I did a series of posts last year on life insurance policies and have referred back to those posts on several occasions when explaining some specific clauses and options such as the suicide clause and incontestability clause and the conversion option.

Now I would like to start from the beginning and talk about the application. The application itself has been something of a sore point with some customers and for a few who are more concerned than the average person with identity theft, a cause for deciding against applying. I have actually had clients pull the plug completely on purchasing life insurance to protect their family because of questions about their social security number, their income and their net worth.

For the purposes of this subject I’ve chosen to use a West Coast Life insurance application mostly due to the simplicity of the document. west-coast-life-application Notice that they don’t beat around the bush with identity information. Coming out of the first line of the application they have your name, date of birth, social security and driver’s license numbers.

The social security number is right up there with the most frequent “Why do they need to know that?” questions I get. It’s not questioned that often, but probably 1 out of every 100 clients has some issue with it. There are really two reasons. The SSN is used to confirm identity on both the application and upon death. The other reason is that your death is an event that has to be reported to the IRS. Even though the death benefit is not income taxable to your beneficiary, the amount of the death benefit is added to the gross value of your estate for estate tax purposes unless it is owned by a life insurance trust. So, like it or not, if you want life insurance you’re going to have to share your social security number.

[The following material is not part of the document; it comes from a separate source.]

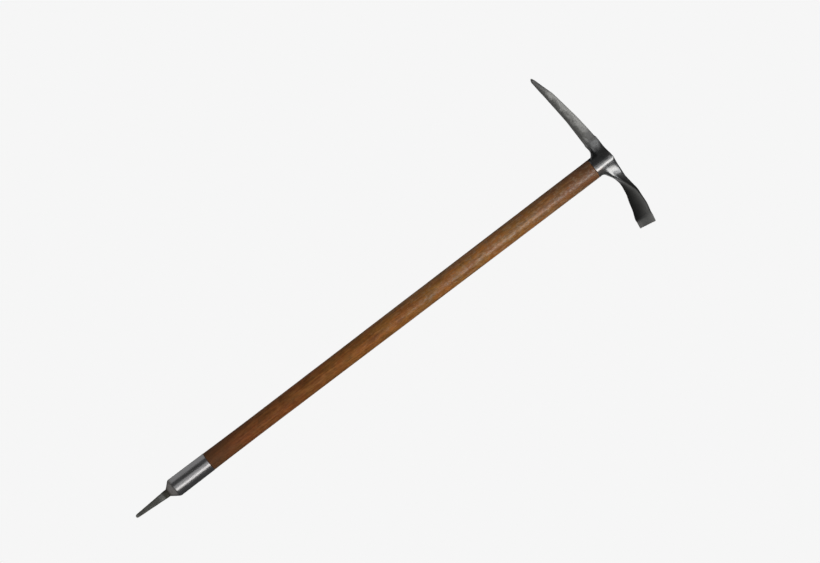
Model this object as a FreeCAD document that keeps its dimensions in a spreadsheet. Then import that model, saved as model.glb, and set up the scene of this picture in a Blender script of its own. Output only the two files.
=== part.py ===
import FreeCAD, Part
import os
import Sketcher
from FreeCAD import Vector

# Traditional wooden-shafted ice axe, in millimetres.
# Frame: +Z up the shaft, origin at the tip of the spike, pick towards -X, adze towards +X.

doc = FreeCAD.newDocument("ice_axe")
sheet = doc.addObject("Spreadsheet::Sheet", "dimensions")
sheet_values = {}


# ---------------------------------------------------------------- driving dimensions

DIMENSIONS = {
    # levels up the shaft
    "spike_root_level": 60.6,
    "ferrule_shoulder_level": 71.8,
    "ferrule_floor_level": 73.4,
    "tang_top_level": 112.0,
    "ferrule_rim_level": 137.6,
    "shaft_waist_level": 224.0,
    "shaft_grip_level": 524.0,
    "collar_rim_level": 864.0,
    "socket_floor_level": 889.0,
    "head_top_level": 898.2,
    # radii about the shaft's axis
    "tang_neck_radius": 4.5,
    "tang_end_radius": 2.4,
    "ferrule_nose_radius": 6.7,
    "ferrule_radius": 15.4,
    "ferrule_bore_radius": 13.9,
    "shaft_foot_radius": 15.0,
    "shaft_waist_radius": 14.5,
    "shaft_grip_radius": 15.3,
    "shaft_head_radius": 16.0,
    "collar_radius": 16.15,
    "socket_mouth_radius": 13.6,
    "socket_floor_radius": 12.9,
    "rim_edge": 0.3,
    # crown of the head: two shallow slopes that meet at a low ridge
    "crown_ridge_offset": 3.0,
    "crown_reach": 22.0,
    "crown_pick_drop": 2.0,
    "crown_adze_drop": 1.5,
    "crown_stock": 2.0,
    # wedge in the sawn end of the shaft
    "wedge_foot_level": 874.0,
    "wedge_thick": 3.0,
    "wedge_thin": 0.8,
    "wedge_width": 20.0,
    # rivets driven from the far side and filed flush with the steel
    "head_rivet_level": 869.5,
    "head_rivet_radius": 2.0,
    "ferrule_rivet_level": 126.0,
    "ferrule_rivet_radius": 1.6,
    "rivet_depth": 10.0,
    "rivet_stock": 30.0,
}

# Sections of the head's two arms and of the spike. Each is a bar of eight sides: full width,
# full depth, the size of its upper and of its lower corner bevels, the rise of its hollow
# lower side, the extra rise of its upper side, the level of its middle, its turn about the
# arm's own line, its lean towards the shaft and its distance along the arm.
SECTION_KEYS = ("width", "depth", "upper", "lower", "bow", "crest", "level", "turn", "lean",
                "reach")

PICK_ROOT = [
    (30.6, 25.6, 1.5, 3.0, 0, 0, 883.4, 0, 0, -2.5),
    (21.4, 30.0, 1.5, 1.8, 0, 0, 881.35, 0, 0, -12.5),
    (18.4, 22.3, 1.5, 2.8, 0, 0, 885.15, 0, 0, -20.0),
    (17.2, 21.1, 1.4, 3.5, 0, 0, 885.7, 0, 0, -28.0),
    (15.0, 21.4, 1.3, 3.3, 0, 0, 885.4, 0, 0, -36.5),
]
PICK_BLADE = [
    (14.4, 20.2, 1.2, 3.2, 0, 0, 884.8, 0, 0, -39.5),
    (11.8, 18.8, 1.1, 2.9, 0, 0, 883.9, 0, 0, -60.0),
    (11.2, 16.7, 1.0, 2.4, 0, 0, 882.7, 0, 0, -80.0),
    (10.2, 15.0, 1.0, 1.9, 0, 0, 880.4, 0, 0, -101.0),
    (9.6, 14.1, 1.0, 1.6, 0, 0, 878.9, 0, 0, -114.0),
    (8.8, 12.9, 1.0, 1.4, 0, 0, 877.2, 0, 0, -128.0),
]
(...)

I get less grief over the driver’s license number, but the reason for the life insurance company having it is because most life insurance applications require a copy of your motor vehicle record. Most people never think about it, but the type of driver you are does have some impact on your mortality risk.

The application then moves into your occupation. While you do need to provide your employment information, I can honestly say that I haven’t heard that insurance companies necessarily verify your employment. But here is where two other questions come up that people aren’t that keen on sharing the answers to, income and net worth. “Why do they need to know that.” The need is less sinister than those who are concerned about might think. Income and/or net worth are determining factors in how much life insurance a company will underwrite on an individual. For non estate purposes, a multiple of income determines the max. For estate tax purposes, the amount of insurance is determined by the net worth minus the exemption times the tax rate. So, they don’t really care or necessarily check on how much you make, but the insurance companies do have some interest in not insuring someone who makes $20,000 a year for $2,000,000. That goes a bit beyond the whole replacement of income idea.

Next comes a synopsis of the type and amount of coverage being applied for followed by the beneficiary designations. It’s important to note that the application actually becomes part of the policy when approved and issued and the beneficiary designation in the application is actually the only place in the policy where the designation is noted.

This is followed by non medical history covering such things as foreign travel and whether or not you are a private pilot. After that is medical history. The application is kind of a synopsis in these areas. If there is more information needed in non medical history questionnaires are completed for things such as aviation, scuba diving or foreign travel. A more complete medical history is done during the exam.

And last on the list of information needed is a list of life insurance currently in force and whether you intend to replace it or not. This is another area where people get a little testy, thinking that it’s not the business of the company to know whether they are replacing anything or not. But keep in mind that it is the business of the company to know whether they are going to be a party to over insuring you. It is also the business of the company to be compliant with state laws and provide the appropriate forms for replacement.

Bottom line. There are a lot of personal questions on a life insurance application. It’s important to keep in mind that they have have valid, important reasons.